More than 10 years ago, experts from Cardiff University, UK, Binghamton University in the US and the New York State Museum began looking at the site in the foothills of the Catskill Mountains in the Hudson Valley. Since then, over 3,000 square metres have been mapped of the forest and concluded the forest was home to at least two types of trees: Cladoxylopsids and Archaeopteris. A third type of tree has yet to be identified.

Scientists say they discovered very long, woody roots that transformed the way plants and soils gather water. "It's a very ancient forest from the beginnings of the time where the planet was turning green and forests were becoming a normal part of the Earth's system," said Christopher Berry, a paleobotanist at Cardiff University in the United Kingdom. “Roots maximize [a tree’s] physiological capacity. An efficient rooting system is key to being a successful tree.” But roots didn’t always look as they do today, and researchers have questioned how and when trees evolved their expansive underground plumbing for a long time.

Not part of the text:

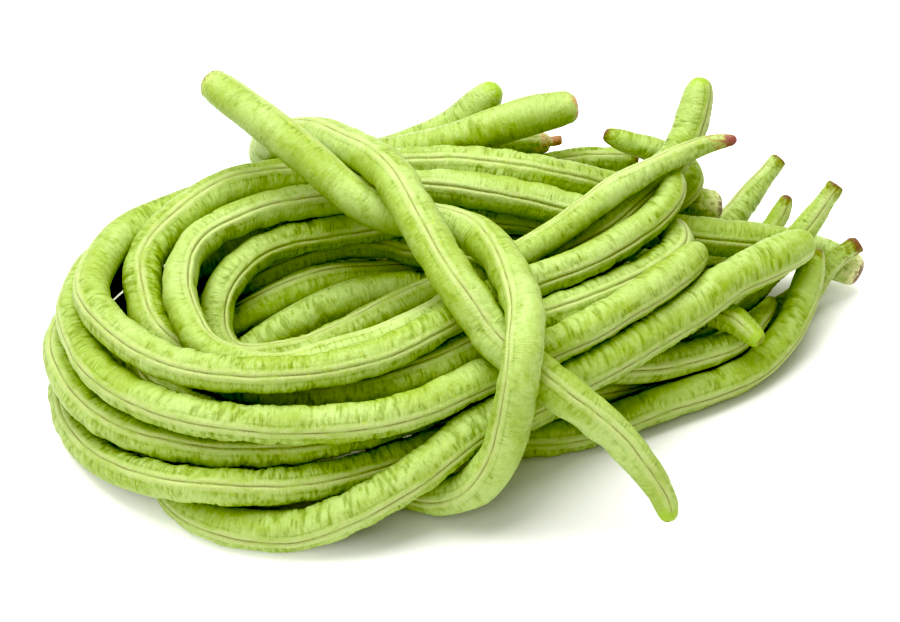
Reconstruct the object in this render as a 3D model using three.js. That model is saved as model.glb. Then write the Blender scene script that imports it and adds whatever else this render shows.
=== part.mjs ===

"This pushes … [the origins] of this kind of root system back in time,” says University of North Carolina, Chapel Hill’s Patricia Gensel, a paleobotanist specializing in plants of the Devonian period–from 419 million to 360 million years ago. “By the mid-Devonian, we have pretty sophisticated trees,” says Gensel, who was not involved in the study. “Before this, we never would’ve been able to say that.”

This new research suggests the modern versions of these astonishing structures are more deeply rooted in the arboreal family tree than ever thought before. Berry says studying the site can give us a better understanding of how trees evolved and how they draw down carbon dioxide (CO2) from the atmosphere.